Asia funds passport inches towards reality
(Pictured: Lawrence Au)
The Asia ‘funds passport’ has taken an important step towards becoming reality with the signing of an agreement, amounting to a form of trial, by the finance ministers of Australia, New Zealand, Singapore and South Korea. Critics of the scheme, who have been numerous in the past, are daring to show some optimism.
While the jury is still out on whether the scheme will be a success, the latest development has gone much further than many industry participants had predicted. The aim, if the trial is successful, is to widen the number of participants to all other countries in the APEC region. The agreement was signed at the APEC meeting in Bali on September 20. The pilot program will begin in 2016.
The Asia Region Funds Passport is designed to offer fund managers operating in signatory countries a more efficient and direct way to distribute their – retail – investment products by smoothing out regulatory differences. This is particularly good for Australia, which believes it has the most sophisticated fund management capability in the region but has had little success in exporting that capability.
Australia’s FSC has been one of the champions of the idea. John Brogden, the FSC’s chief executive, described the finance ministers’ agreement as “a landmark event for the financial services industry”.
He said, perhaps a little undiplomatically: “An agreement to establish an Asian region funds passport opens up the possibility of Asia’s savings being managed from Australia and for Australians to more easily tap into the extraordinary economic growth and development in the region.”
Custodians and other financial services executives have long expressed skepticism of the passport becoming reality because of competing market interests and regulatory discord.
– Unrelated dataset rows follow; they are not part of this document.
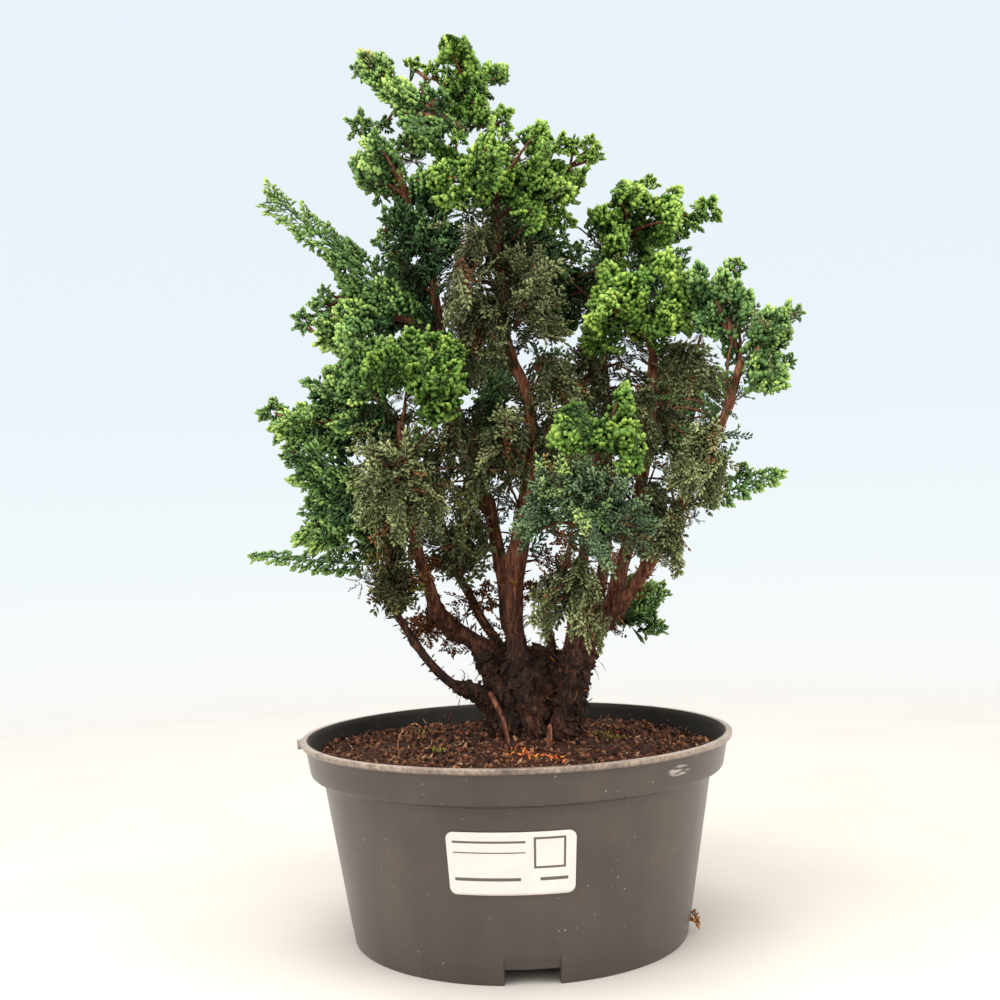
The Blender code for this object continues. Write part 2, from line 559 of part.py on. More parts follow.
def plume_on(kind, twig, radii, share, spin, size, luck):
    """One plume's place: its root sunk in the twig, its direction, the way its face looks, its size.

    A frond runs on along its twig. The plumes of an arm stand above and below it by turns, those of
    a drape hang down, and those of a clump spread all round.
    """
    habit = KINDS[kind]
    root, along = place_along(twig, share)
    core = np.interp(share, np.linspace(0.0, 1.0, len(radii)), radii)
    flat = np.cross(along, (0.0, 0.0, 1.0))
    side = unit(flat) if np.linalg.norm(flat) > 0.1 else np.array([1.0, 0.0, 0.0])
    radial = turned_about(side, along, spin)
    lean = math.radians(habit["lean"]) * (1 + LEAN_VARIES * (2 * luck[0] - 1))
    if kind == "frond":
        way = along
        face = unit(np.cross(np.cross(way, FROND_FACE), way))
    elif kind == "arm":
        upright = math.pi / 2 + math.pi * round(spin / GOLDEN_ANGLE)
        radial = turned_about(side, along, upright + spin % FAN_SWAY - FAN_SWAY / 2)
        way = unit(along * math.cos(lean) + radial * math.sin(lean))
        face = unit(np.cross(np.cross(way, side), way))
    elif kind == "drape":
        outward = unit(radial - np.array([0.0, 0.0, radial[2]]) + 1e-3)
        way = unit(outward * math.sin(lean) + np.array([0.0, 0.0, -1.0]) * math.cos(lean))
        face = unit(np.cross(np.cross(way, outward), way))
    else:
        way = unit(along * math.cos(lean) + radial * math.sin(lean))
        face = unit(np.cross(np.cross(way, along), way))
    face = turned_about(face, way, math.radians(habit["twist"]) * (2 * luck[1] - 1))
    return dict(root=root + way * (core * ROD_FLAT - ROOT_DEPTH), way=way, face=face,
                side=np.cross(face, way), size=size, width=habit["width"] * size,
                bend=math.radians(habit["bend"]), habit=habit, luck=luck)


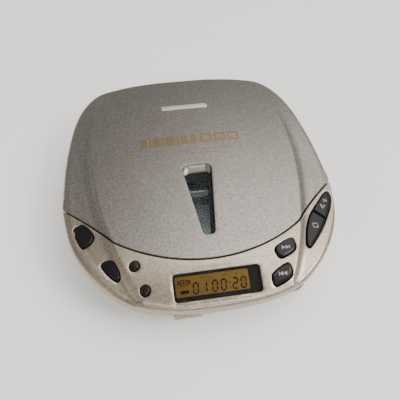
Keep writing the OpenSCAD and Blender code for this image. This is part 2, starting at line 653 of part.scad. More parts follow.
// ---------------------------------------------------------------- mechanism
plate_z = 14.9;
plate_t = 1;
damper_spots = [[-26, 18], [26, 18], [-27, -40], [26, -44]];
rod_x = -17;
rail_x = 17;
rod_z = 11;
rod_r = 1.5;
screw_x = -23.5;
sled_in = -13;
rod_ends = [-54, -3];
module chassis_plate() color(steel) difference() {
    union() {
        translate([-31, -54.1, plate_z]) cube([62, 78.1, plate_t]);
        for (x = [rod_x, rail_x], y = rod_ends)
            translate([x - 2.5, y, rod_z - 3]) cube([5, 2.2, plate_z - rod_z + 3 + eps]);
        translate([screw_x - 2.5, rod_ends[1], rod_z - 3]) cube([5, 2.2, plate_z - rod_z + 3 + eps]);
    }
    translate([-13.5, -52, 5]) cube([27, 46, 20]);
    translate([spindle.x, spindle.y, 5]) cylinder(r = 4.2, h = 20, $fn = 64);
    for (s = damper_spots) translate([s.x, s.y, 5]) cylinder(r = 2.2, h = 20, $fn = 48);
    for (x = [rod_x, rail_x]) translate([x, 5, rod_z])
        rotate([90, 0, 0]) cylinder(r = rod_r, h = 70, $fn = 48);
    translate([screw_x, 5, rod_z]) rotate([90, 0, 0]) cylinder(r = 1.05, h = 12, $fn = 32);
}
module chassis_dampers() color(dark) for (s = damper_spots) translate([s.x, s.y, 0]) difference() {
    union() {
        translate([0, 0, plate_z - 1.4]) cylinder(r = 3.6, h = 1.4, $fn = 48);
        translate([0, 0, plate_z - eps]) cylinder(r = 2.2, h = plate_t + 2 * eps, $fn = 48);
        translate([0, 0, plate_z + plate_t]) cylinder(r = 3.6, h = 1.6, $fn = 48);
    }
    cylinder(r = 1.1, h = 40, $fn = 32);
}
module chassis_screws() color(steel) for (s = damper_spots) translate([s.x, s.y, 12.3]) screw(2, 1.2, 1.1, 4);
module spindle_motor() color(steel) translate([spindle.x, spindle.y, 0]) difference() {
    union() {
        translate([0, 0, 5]) cylinder(r = 11, h = plate_z - 5, $fn = 96);
        translate([0, 0, plate_z - eps]) cylinder(r = 4.1, h = 1.6, $fn = 64);
    }
    translate([0, 0, 8]) cylinder(r = 1.05, h = 20, $fn = 32);
}
module turntable() color(dark) translate([spindle.x, spindle.y, 0]) difference() {
    union() {
        translate([0, 0, 9]) cylinder(r = 1, h = 8.2, $fn = 32);
        translate([0, 0, 16.9]) cylinder(r = 15, h = 1.1, $fn = 96);
        translate([0, 0, 17.9]) cylinder(r = 14, h = disc_z - 17.9, $fn = 96);
        translate([0, 0, disc_z - eps]) cylinder(r = 7.35, h = 1.6, $fn = 64);
        translate([0, 0, disc_z + 1.58]) cylinder(r1 = 7.1, r2 = 6, h = 0.6, $fn = 64);
    }
    for (a = [0:120:240]) rotate(a) translate([6.4, 0, disc_z + 1]) sphere(r = 1.05, $fn = 32);
}
module hub_balls() color(steel) translate([spindle.x, spindle.y, 0])
    for (a = [0:120:240]) rotate(a) translate([6.4, 0, disc_z + 1]) sphere(r = 1, $fn = 32);
module compact_disc() color([0.6, 0.72, 0.72]) translate([spindle.x, spindle.y, disc_z]) difference() {
    cylinder(r = disc_r, h = disc_t, $fn = 180);
    translate([0, 0, -1]) cylinder(r = 7.5, h = 4, $fn = 64);
    translate([0, 0, disc_t - 0.15]) difference() {
        cylinder(r = 17.4, h = 1, $fn = 96);
        translate([0, 0, -1]) cylinder(r = 16.8, h = 4, $fn = 96);
    }
}

// The pickup, its lens under the inner edge of the disc's recorded band
module pickup_base() color(dark) translate([0, sled_in, 0]) difference() {
    union() {
        translate([-13, -5.5, 7]) cube([26, 11, 7.2]);
        translate([-7, -5, 14.1]) cube([14, 9.5, 2.7]);
        translate([-19.3, -5.5, rod_z - 2.6]) cube([6.4, 11, 5.2]);
        translate([12.9, -2, rod_z - 2.6]) cube([6.4, 4, 5.2]);
        translate([-21.9, -3, rod_z - 1]) cube([2.8, 4, 2]);
    }
    translate([rod_x, 20, rod_z]) rotate([90, 0, 0]) cylinder(r = rod_r + 0.05, h = 50, $fn = 48);
    translate([rail_x - rod_r - 0.3, -10, rod_z - rod_r - 0.05]) cube([8, 20, 2 * rod_r + 0.1]);
    translate([0, 0, 13]) cylinder(r = 4, h = 10, $fn = 48);
}
module objective_lens() color([0.45, 0.55, 0.75]) translate([0, sled_in, 0]) {
    translate([0, 0, 14.6]) cylinder(r = 3.4, h = 2.6, $fn = 48);
    translate([0, 0, 17.2 - eps]) cylinder(r1 = 2.2, r2 = 1.4, h = 0.9, $fn = 48);
}
module guide_rod() color(steel) translate([rod_x, 0, rod_z])
    rotate([90, 0, 0]) cylinder(r = rod_r, h = 53, $fn = 48);
module guide_rail() color(steel) translate([rail_x, 0, rod_z])
    rotate([90, 0, 0]) cylinder(r = rod_r, h = 53, $fn = 48);
module feed_screw() color(steel) translate([screw_x, 0, rod_z]) rotate([90, 0, 0]) {
    translate([0, 0, 0.6]) cylinder(r = 1, h = 53, $fn = 32);
    for (k = [0:29]) translate([0, 0, 4 + k * 1.5]) cylinder(r1 = 1, r2 = 1.2, h = 0.5, $fn = 32);
}
module feed_motor() color(steel) translate([screw_x, -49.6, rod_z]) rotate([90, 0, 0]) difference() {
    cylinder(r = 3.8, h = 7, $fn = 64);
    translate([0, 0, -1]) cylinder(r = 1.05, h = 6, $fn = 32);
}

bottom_cabinet();
middle_frame();
front_panel();
disc_tray();
rubber_feet();
case_screws();
lid_cover();
lid_liner();
lid_window();
lid_badge();
hinge_pins();
lid_spring();
display_window();
display_panel();
display_holder();
key_board();
key_switches();
sound_button();
bass_button();
mode_button();
repeat_button();
skip_forward_button();
skip_back_button();
play_button();
stop_button();
main_board();
board_chips();
headphone_jack();
line_out_jack();
power_jack();
volume_wheel();
volume_shaft();
volume_pot();
hold_slider();
limiter_slider();
side_switches();
open_slider();
open_spring();
battery_door();
battery_holder();
battery_cells();
battery_contacts();
chassis_plate();
chassis_dampers();
chassis_screws();
spindle_motor();
turntable();
hub_balls();
compact_disc();
pickup_base();
objective_lens();
guide_rod();
guide_rail();
feed_screw();
feed_motor();
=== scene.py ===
import math
import bpy
import bmesh
import numpy as np
from mathutils import Matrix, Vector
from mathutils.geometry import delaunay_2d_cdt


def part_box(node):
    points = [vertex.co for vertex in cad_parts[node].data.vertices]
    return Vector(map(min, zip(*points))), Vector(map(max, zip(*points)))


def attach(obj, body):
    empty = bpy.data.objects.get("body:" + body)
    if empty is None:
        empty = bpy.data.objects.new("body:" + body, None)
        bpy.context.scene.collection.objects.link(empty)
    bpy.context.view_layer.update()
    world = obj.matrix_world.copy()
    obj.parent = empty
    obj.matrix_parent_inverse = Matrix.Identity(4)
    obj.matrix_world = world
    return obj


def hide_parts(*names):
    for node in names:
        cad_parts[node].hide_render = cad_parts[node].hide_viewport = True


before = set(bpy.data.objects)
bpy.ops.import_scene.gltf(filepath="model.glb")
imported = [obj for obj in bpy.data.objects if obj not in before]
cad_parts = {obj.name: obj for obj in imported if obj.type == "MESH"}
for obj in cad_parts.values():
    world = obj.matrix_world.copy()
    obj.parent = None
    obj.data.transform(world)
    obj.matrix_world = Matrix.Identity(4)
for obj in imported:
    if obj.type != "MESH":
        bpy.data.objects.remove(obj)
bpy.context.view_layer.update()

# Lengths below are in millimetres until a mesh is made.
MM = 0.001
HEIGHT = 32.0
SPINDLE = (0.0, 10.0)
LID_WALL, PANEL_WALL = 2.0, 1.6
LID_LOW, PANEL_LOW = 15.5, 13.5
HALF_SEAM = 0.3


# ---------------------------- plan curves
def spline(points, steps):
    """Closed Catmull-Rom curve through the points."""
    p = np.array(points, float)
    a, b, c, d = np.roll(p, 1, 0), p, np.roll(p, -1, 0), np.roll(p, -2, 0)
    t = (np.arange(steps) / steps)[None, :, None]
    a, b, c, d = (v[:, None, :] for v in (a, b, c, d))
    return catmull_rom(a, b, c, d, t).reshape(-1, 2)


def catmull_rom(a, b, c, d, t):
    """The curve from b (t = 0) to c (t = 1)."""
    return 0.5 * (2 * b + (c - a) * t + (2 * a - 5 * b + 4 * c - d) * t**2 + (3 * b - a - 3 * c + d) * t**3)


def resample(loop, step):
    """The closed loop with evenly spaced points."""
    p = np.vstack([loop, loop[:1]])
    s = np.concatenate([[0], np.cumsum(np.linalg.norm(np.diff(p, axis=0), axis=1))])
    n = max(8, int(round(s[-1] / step)))
    at = np.arange(n) * s[-1] / n
    return np.stack([np.interp(at, s, p[:, 0]), np.interp(at, s, p[:, 1])], 1)


def area(loop):
    """Signed area, positive for an anticlockwise loop."""
    x, y = loop[:, 0], loop[:, 1]
    return 0.5 * np.sum(x * np.roll(y, -1) - y * np.roll(x, -1))


def ccw(loop):
    return loop if area(loop) > 0 else loop[::-1]


def normals(loop):
    """Outward normals of an anticlockwise loop."""
    t = np.roll(loop, -1, 0) - np.roll(loop, 1, 0)
    t /= np.linalg.norm(t, axis=1)[:, None] + 1e-12
    return np.stack([t[:, 1], -t[:, 0]], 1)


def spun(p, angle):
    """The points p turned about the origin, angle in radians."""
    x, y = p[..., 0], p[..., 1]
    return np.stack([x * np.cos(angle) - y * np.sin(angle), x * np.sin(angle) + y * np.cos(angle)], -1)


def rounded(points, radii, step=0.35):
    """A closed polygon with its corners turned into arcs of the given radii."""
    out = []
    n = len(points)
    radii = radii if hasattr(radii, "__len__") else [radii] * n
    for i, r in enumerate(radii):
        p, a, b = (np.array(points[k % n], float) for k in (i, i - 1, i + 1))
        u, v = (a - p) / np.linalg.norm(a - p), (b - p) / np.linalg.norm(b - p)
        half = math.acos(max(-1, min(1, float(u @ v)))) / 2
        reach = r / math.tan(half)
        middle = p + (u + v) / np.linalg.norm(u + v) * r / math.sin(half)
        start, end = p + u * reach - middle, p + v * reach - middle
        sweep = math.atan2(start[0] * end[1] - start[1] * end[0], float(start @ end))
        count = max(2, int(abs(sweep) * r / step) + 1)
        out += [middle + spun(start, sweep * j / count) for j in range(count + 1)]
    return np.array(out)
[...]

However, one true believer is Lawrence Au, BNP Paribas Securities Services regional head, based in Hong Kong. Speaking at the FSC annual conference in August, he said the UCITS (European registered) funds were the most successful for international investment products in the Asia region. But while Asia represented the second-biggest consumer segment of UCITS, it had little or no say in their regulation. Au has been an active participant in the ‘passport’ discussions, even though BNP Paribas is a large provider of services to UCITS.